The redbay ambrosia beetle (Xyleborus glabratus) — native to India, Japan, Myanmar, and Taiwan — was first detected in 2002 in southeast Georgia. It was presumably introduced in wood crates and pallets, and its rapid spread has killed 6,000 avocado trees in Florida, where it was discovered in 2010.
The beetles are fungus farmers that bore holes into healthy avocado trees, bringing with them the pathogen that causes laurel wilt, a disease that threatens the $54 million-a-year avocado industry in the state of Florida. Growers have traditionally tried to control the beetles by spraying insecticides on the trees, but now University of Florida scientists may have a new solution — fungi that could be used as a biological control agent, which could help growers use less insecticide.
“When you want to manage a pest, you want an integrated pest management approach,” said Daniel Carrillo, an entomology research assistant professor at the university’s Tropical Research and Education Center in Homestead, FL. “This provides an alternative that we would use in combination with chemical control.”

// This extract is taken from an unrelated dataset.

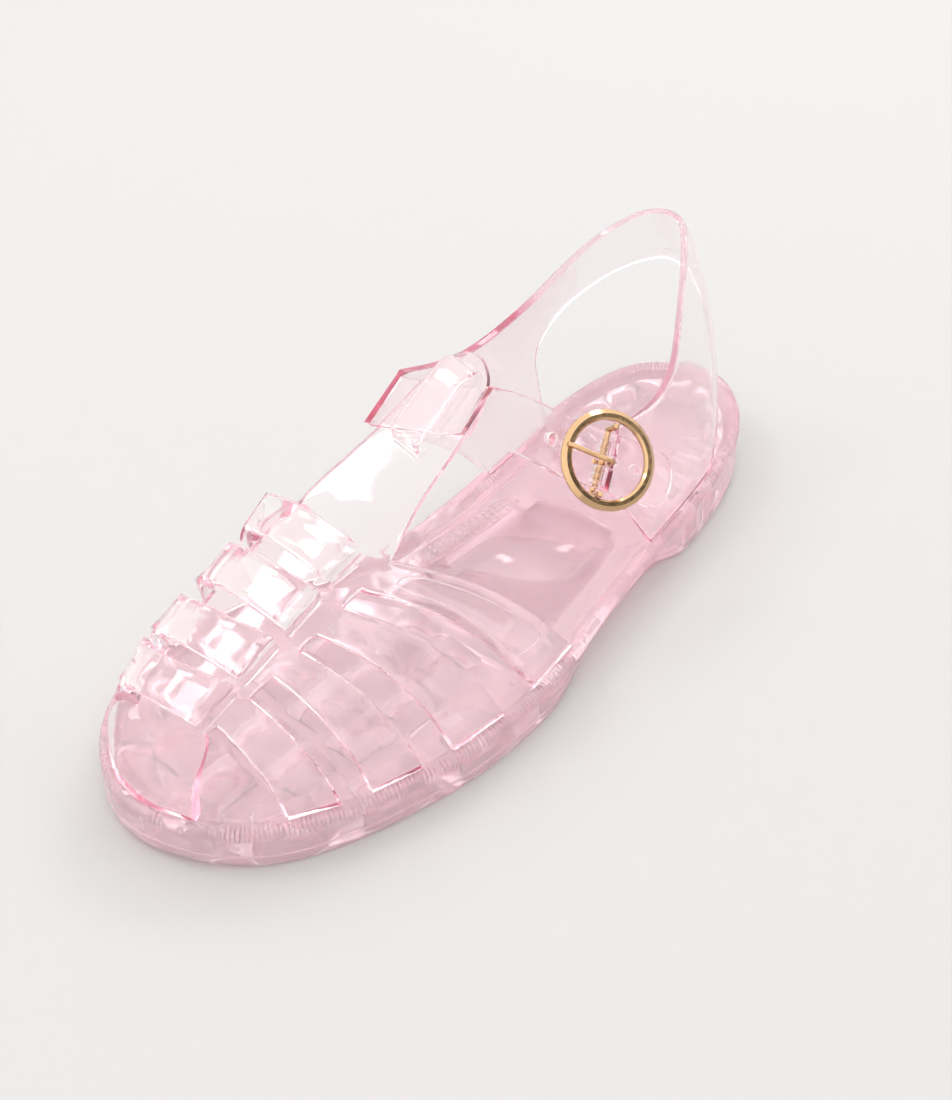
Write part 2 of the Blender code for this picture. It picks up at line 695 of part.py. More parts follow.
def build_rear_strap(collection, cutters, material):
    """Outer points run from the tab under the buckle round the heel to the post, then over the T-strap."""
    across = 7
    share = np.linspace(0, 1, across)
    feet_rows = 4
    stations = []
    for along, half in ((0.0007, BARREL_LENGTH / 2 - 0.0004), (0.0042, BARREL_LENGTH / 2 + 0.0007)):
        level = BAR_LEVEL + 0.45 * STRAP_WALL
        stations.append(tuple(np.array(buckle_point(along, side * half, level)) for side in (-1, 1)))
    for low, high in QUARTER:
        a = on_welt(low[1], 1) if low[0] is None else table_point(low, HEEL_UP)
        stations.append((a, table_point(high, HEEL_UP)))
    first_post = len(stations)
    for _foot, low, high in POST:
        stations.append((table_point(low, HEEL_UP), table_point(high, HEEL_UP)))
    last_post = len(stations) - 1
    for low, high in RISE:
        stations.append((table_point(low, TAB_UP), table_point(high, TAB_UP)))
    fold = len(stations)
    for x, low, high in OVER:
        level = CLEARANCE + 0.0002 + STRAP_WALL
        a = above_t(x * ACROSS, low * ALONG, level)[0]
        b = above_t(x * ACROSS, high * ALONG, level)[0]
        stations.append((a, b))
    for low, high in DOWN:
        stations.append((table_point(low, TAB_UP), table_point(high, TAB_UP)))
    half = STRAP_WIDTH / 2
    ring = RING_DIAMETER / 2
    for along, wide, level in (
        (-ring + 0.001, 1.0, STRAP_LEVEL),
        (-ring * 0.5, 1.0, STRAP_LEVEL),
        (0.0, 1.0, STRAP_LEVEL),
        (ring * 0.5, 1.0, STRAP_LEVEL),
        (ring, 1.0, STRAP_LEVEL - 0.0002),
        (ring + 0.0035, 0.97, STRAP_LEVEL - 0.0008),
        (ring + 0.0065, 0.72, STRAP_LEVEL - 0.0014),
        (ring + 0.0082, 0.34, STRAP_LEVEL - 0.0018),
    ):
        top = level + STRAP_WALL
        ends = [np.array(buckle_point(along, side * half * wide, top)) for side in (-1, 1)]
        stations.append(tuple(ends))
    total = len(stations)
    grid = np.zeros((total, feet_rows + across, 3))
    for i, (low, high) in enumerate(stations):
        line = low[None, :] * (1 - share[:, None]) + high[None, :] * share[:, None]
        if 2 <= i <= last_post:
            tall = np.linalg.norm(high - low)
            out = np.array([low[0] + high[0], 0.0, 0.0]) / 2
            out[0] -= -6.0 * ACROSS
            middle_y = (low[1] + high[1]) / 2
            out[1] = max(0.0, middle_y - 0.30 * LENGTH) * 1.6
            out /= max(np.linalg.norm(out), 1e-6)
            bulge = 0.055 * tall if i < first_post - 5 else 0.02 * tall
            line = line + out[None, :] * (bulge * 4 * share * (1 - share))[:, None]
        grid[i, feet_rows:] = line
    for i in range(first_post, last_post + 1):
        foot = on_welt(POST[i - first_post][0], -1)
        top = grid[i, feet_rows]
        for j in range(feet_rows):
            t = j / feet_rows
            grid[i, j] = foot * (1 - t) + top * t
            grid[i, j, 0] -= 0.0016 * 4 * t * (1 - t) * ACROSS
    cells = np.zeros((total - 1, feet_rows + across - 1), bool)
    cells[:, feet_rows:] = True
    cells[first_post:last_post, :] = True
    # The grid runs from the outer side round the heel, so its faces turn in: swap the way across.
    order = slice(None, None, -1)
    feet = [(i, feet_rows + across - 1) for i in range(first_post, last_post + 1)]
    base = [(i, across - 1) for i in range(2, first_post) if QUARTER[i - 2][0][0] is None]
    mesh = grid_shell("rear_strap", grid[:, order], cells[:, order], STRAP_WALL, feet + base)
    strap = add_object("rear_strap", mesh, collection, material)
    barrel = cylinder("barrel", (0.0, 0.0, BAR_LEVEL), "across", BARREL_RADIUS, BARREL_LENGTH, cutters, 20)
    cut_with(strap, barrel, "UNION")
    bore_radius = BAR_RADIUS + CLEARANCE
    bore_length = BARREL_LENGTH + 0.003
    bore = cylinder("cut_bore", (0.0, 0.0, BAR_LEVEL), "across", bore_radius, bore_length, cutters, 16)
    cut_with(strap, bore, "DIFFERENCE")
    slot_width = 2 * (PRONG_RADIUS + CLEARANCE) + 0.0004
    slot = cube_in_buckle("cut_slot", (0.0, 0.0, BAR_LEVEL - 0.0004), (0.0074, slot_width, 0.0056), cutters)
    cut_with(strap, slot, "DIFFERENCE")
    for k in (-3, -2, 0, 1):
        along = HOLE_AT + k * HOLE_PITCH
        at = (along, 0.0, STRAP_LEVEL + STRAP_WALL / 2)
        hole = cylinder(f"cut_hole_{k + 3}", at, "face", HOLE_RADIUS, 1.5 * STRAP_WALL, cutters, 16)
        if k < -1:
            hole.matrix_world = strap_hole(grid[fold:, feet_rows:], along)
        cut_with(strap, hole, "DIFFERENCE")
    return strap



def strap_hole(rows, along):
    """Matrix of a hole before the buckle: on the strap's middle line, square to the strap there."""
    line = rows.mean(axis=1)
    run = np.concatenate([[0], np.cumsum(np.linalg.norm(np.diff(line, axis=0), axis=1))])
    seat = run[len(line) - 6]
    at = run[:-1].searchsorted(seat + along) - 1
    way = Vector(line[at + 1] - line[at])
    side = Vector(rows[at, -1] - rows[at, 0])
    face = way.cross(side).normalized()
    if face.z < 0:
        face.negate()
    share = (seat + along - run[at]) / (run[at + 1] - run[at])
    matrix = face.to_track_quat("Z", "Y").to_matrix().to_4x4()
    matrix.translation = Vector(line[at] * (1 - share) + line[at + 1] * share) - face * STRAP_WALL / 2
    return matrix


def buckle_matrix(place):
    face, way, side = buckle_axes()
    matrix = Matrix((way, side, face)).transposed().to_4x4()
    matrix.translation = buckle_point(*place)
    return matrix


def cylinder(name, place, axis, radius, length, collection, sides):
    bm = bmesh.new()
    bmesh.ops.create_cone(bm, cap_ends=True, segments=sides, radius1=radius, radius2=radius, depth=length)
    if axis == "across":
        bmesh.ops.rotate(bm, verts=bm.verts, matrix=Matrix.Rotation(math.pi / 2, 3, "X"))
    mesh = finish_mesh(name, bm)
    made = add_object(name, mesh, collection)
    made.matrix_world = buckle_matrix(place)
    as_cutter(made)
    return made


def cube_in_buckle(name, place, size, collection):
    bm = bmesh.new()
    bmesh.ops.create_cube(bm, size=1.0)
    bmesh.ops.scale(bm, verts=bm.verts, vec=size)
    made = add_object(name, finish_mesh(name, bm), collection, smooth=0)
    made.matrix_world = buckle_matrix(place)
    as_cutter(made)
    return made


def build_ring(collection, material):
    """The ring is a turned profile, bevelled on its face, at right angles to the buckle's face."""
    outer = RING_DIAMETER / 2
    inner = outer - RING_FACE
    half = RING_THICKNESS / 2
    soft = RING_THICKNESS * 0.28
    profile = (
        (inner + soft, half), (outer - 2 * soft, half), (outer, half - soft * 1.6), (outer, -half + soft),
        (outer - soft, -half), (inner + soft, -half), (inner, -half + soft), (inner, half - soft),
    )
    bm = bmesh.new()
    verts = [bm.verts.new((x, 0.0, z)) for x, z in profile]
    for a, b in zip(verts, verts[1:] + verts[:1]):
        bm.edges.new((a, b))
    mesh = bpy.data.meshes.new("buckle_ring")
    bm.to_mesh(mesh)
    bm.free()
    ring = bpy.data.objects.new("buckle_ring", mesh)
    collection.objects.link(ring)
    mesh.materials.append(material)
    ring.matrix_world = buckle_matrix((0.0, 0.0, 0.0))
    screw = ring.modifiers.new("turn", "SCREW")
    screw.steps = 40
    screw.render_steps = 40
    screw.use_merge_vertices = True
    screw.merge_threshold = 0.00005
    screw.use_smooth_shade = True
    return ring


def wire(name, points, radius, resolution, collection, material):
    """A bent wire through points of the buckle's frame."""
    curve = bpy.data.curves.new(name, "CURVE")
    curve.dimensions = "3D"
    curve.bevel_depth = radius
    curve.bevel_resolution = resolution
    curve.use_fill_caps = True
    spline = curve.splines.new("POLY")
    spline.points.add(len(points) - 1)
    for slot, point in zip(spline.points, points):
        slot.co = (*point, 1.0)
    curve.materials.append(material)
    made = bpy.data.objects.new(name, curve)
    collection.objects.link(made)
    made.matrix_world = buckle_matrix((0.0, 0.0, 0.0))
    return made


def build_bar(collection, material):
    reach = RING_DIAMETER / 2 - RING_FACE - CLEARANCE - 0.0003
    leg = STRAP_WIDTH / 2 + CLEARANCE + BAR_RADIUS + 0.0004
    low = BAR_LEVEL
    points = (
        (0.0, -reach, 0.0), (0.0, -leg - 0.0001, -0.0001), (0.0, -leg, low * 0.35), (0.0, -leg, low * 0.82),
        (0.0, -leg + 0.0012, low), (0.0, leg - 0.0012, low), (0.0, leg, low * 0.82), (0.0, leg, low * 0.35),
        (0.0, leg + 0.0001, -0.0001), (0.0, reach, 0.0),
    )
    return wire("buckle_bar", points, BAR_RADIUS, 2, collection, material)


def build_prong(collection, material):
    clear = BAR_RADIUS + CLEARANCE + PRONG_RADIUS
    low = BAR_LEVEL
    points = []
    for degrees in (-150, -110, -70, -35, 0):
        angle = math.radians(degrees)
        points.append((clear * math.cos(angle), 0.0, low + clear * math.sin(angle)))
    top = STRAP_LEVEL + STRAP_WALL + CLEARANCE + PRONG_RADIUS
    rest = RING_THICKNESS / 2 + CLEARANCE + PRONG_RADIUS
    ring = RING_DIAMETER / 2
    points += [
        (clear, 0.0, low * 0.5), (clear * 0.9, 0.0, top * 1.0), (clear * 0.35, 0.0, top + 0.0009),
        (-0.0015, 0.0, top + 0.0012),
        (-0.45 * ring, 0.0, top + 0.0016),
        (-ring + RING_FACE + 0.0006, 0.0, rest),
        (-ring + 0.0006, 0.0, rest),
    ]
    return wire("buckle_prong", points, PRONG_RADIUS, 2, collection, material)


def main():
    clear_scene()
    parts = make_collection("jelly_sandal")
    cutters = make_collection("cutters")
    clear_pink = make_material("clear_pink", (0.97, 0.80, 0.84, 1.0), 0.06, 0.0, 1.0)
    sole_pink = make_material("sole_pink", (0.93, 0.55, 0.64, 1.0), 0.10, 0.0, 0.9)
    gold = make_material("polished_gold", (0.86, 0.66, 0.34, 1.0), 0.12, 1.0, 0.0)
    build_sole(parts, cutters, sole_pink)
    build_vamp(parts, cutters, clear_pink)
    build_rear_strap(parts, cutters, clear_pink)
    build_ring(parts, gold)
    build_bar(parts, gold)
    build_prong(parts, gold)


main()
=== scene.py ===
"""Looks of the clear pink jelly sandal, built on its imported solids."""

import math

import bmesh
import bpy
import numpy as np
from mathutils import Matrix, Vector
from mathutils.bvhtree import BVHTree


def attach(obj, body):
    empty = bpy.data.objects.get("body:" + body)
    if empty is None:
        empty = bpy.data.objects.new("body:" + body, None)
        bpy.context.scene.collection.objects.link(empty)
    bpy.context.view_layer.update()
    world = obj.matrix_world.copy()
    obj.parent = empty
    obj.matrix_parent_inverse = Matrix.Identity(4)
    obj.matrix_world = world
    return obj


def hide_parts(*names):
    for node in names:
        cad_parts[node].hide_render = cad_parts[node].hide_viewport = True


bl_info = {
    "name": "Jelly sandal looks",
    "version": (1, 0, 0),
    "blender": (4, 5, 0),
    "location": "View3D > Sidebar > Sandal",
    "description": "Moulded clear plastic, ribs and gold plating for the jelly sandal",
    "category": "Object",
}

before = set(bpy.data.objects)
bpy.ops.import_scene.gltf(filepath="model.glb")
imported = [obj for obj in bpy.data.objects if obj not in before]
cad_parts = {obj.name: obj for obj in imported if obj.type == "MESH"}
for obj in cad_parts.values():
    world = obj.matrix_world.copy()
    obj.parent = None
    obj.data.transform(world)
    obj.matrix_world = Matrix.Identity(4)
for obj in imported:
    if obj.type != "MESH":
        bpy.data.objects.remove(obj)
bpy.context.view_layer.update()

# Camera, fitted to the photograph, in metres
CAMERA_AT = (0.2497, -0.2458, 0.3850)
CAMERA_AIM = (0.0035, 0.0, 0.030)
PHOTO_FOCAL = 1673.8 / 952
# Way to the studio's dark corner, which the polished buckle mirrors
DARK_WALL = (0.80, 0.05, 0.60)

# Height of the welt's top along the sole
WELT_TOP = (
    (-0.125, -0.095, -0.060, 0.010, 0.060, 0.125),
    (0.0165, 0.0149, 0.0138, 0.0138, 0.0170, 0.0210),
)

# Colours of the plastic's faint cloud, in the straps and in the sole
STRAP_CLOUD = (1.0, 0.99, 0.99)
SOLE_CLOUD = (1.0, 0.86, 0.90)

# Long level edges near the welt's top are cut finer for its ribs: how far in and down they are looked for,
# the least length, and how level they are
BEAD_REACH = 0.0062
BEAD_DROP = 0.0048
BEAD_EDGE = 0.0024
BEAD_LEVEL = 0.0006
BEAD_CUTS = 15
# How far in from the welt's line and down from its top the ribs reach, and the way over which they fade
RIB_REACH = 0.0052
RIB_DROP = 0.0042
RIB_FADE = 0.0008
# Upright faces further in than this, and faces further down than that, are in the sole's hollows
HOLLOW_INSET = 0.0036
HOLLOW_DROP = 0.0052

# Fine bead low on the sole's side, rising round the toe
SIDE_BEAD_HEIGHT = 0.0042
SIDE_BEAD_RADIUS = 0.0004
SIDE_BEAD_RISE = 0.0022
SIDE_BEAD_RISE_FROM = -0.092
SIDE_BEAD_RISE_OVER = 0.033

# Field of raised dots on the footbed: its middle line (across, along) and half width, in millimetres
DOT_FIELD = (
    (-20.5, -8.0, 0.4), (-20.0, -5.0, 2.6), (-19.3, 4.0, 3.4), (-18.6, 14.0, 3.6),
    (-18.0, 24.0, 3.4), (-17.2, 34.0, 2.8), (-16.6, 39.0, 0.4),
)
DOT_STEP = 2.4
DOT_ROWS = (-0.62, 0.0, 0.62)

# Middle of the bar inside the barrel, and the way it runs
BAR_MIDDLE = (18.73, 35.95, 51.69)
BAR_WAY = (-0.396, 0.743, 0.539)
# Collars on the bar: places in steps from its middle, and sizes
COLLARS = (-2.5, -1.5, 1.5, 2.5)
COLLAR_STEP = 0.0019
COLLAR_RADIUS = 0.00127
COLLAR_WIDTH = 0.0009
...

He and his colleagues exposed the red ambrosia beetles to three commercially available fungi, and all of the beetles died. Then they sprayed the fungi on avocado tree trunks, and the beetles became infected while boring into the trunks. About 75 percent of those beetles died, said Carrillo.
While the the tree treatments did not completely stop female beetles from boring into the trees, the researchers say their treatment can prevent the female beetles from laying eggs, and Carrillo sees this study as the first step toward controlling the beetle in a sustainable way.
The study, which also involved scientists from the USDA Crop Bioprotection Research Unit, was published in the journal Biological Control.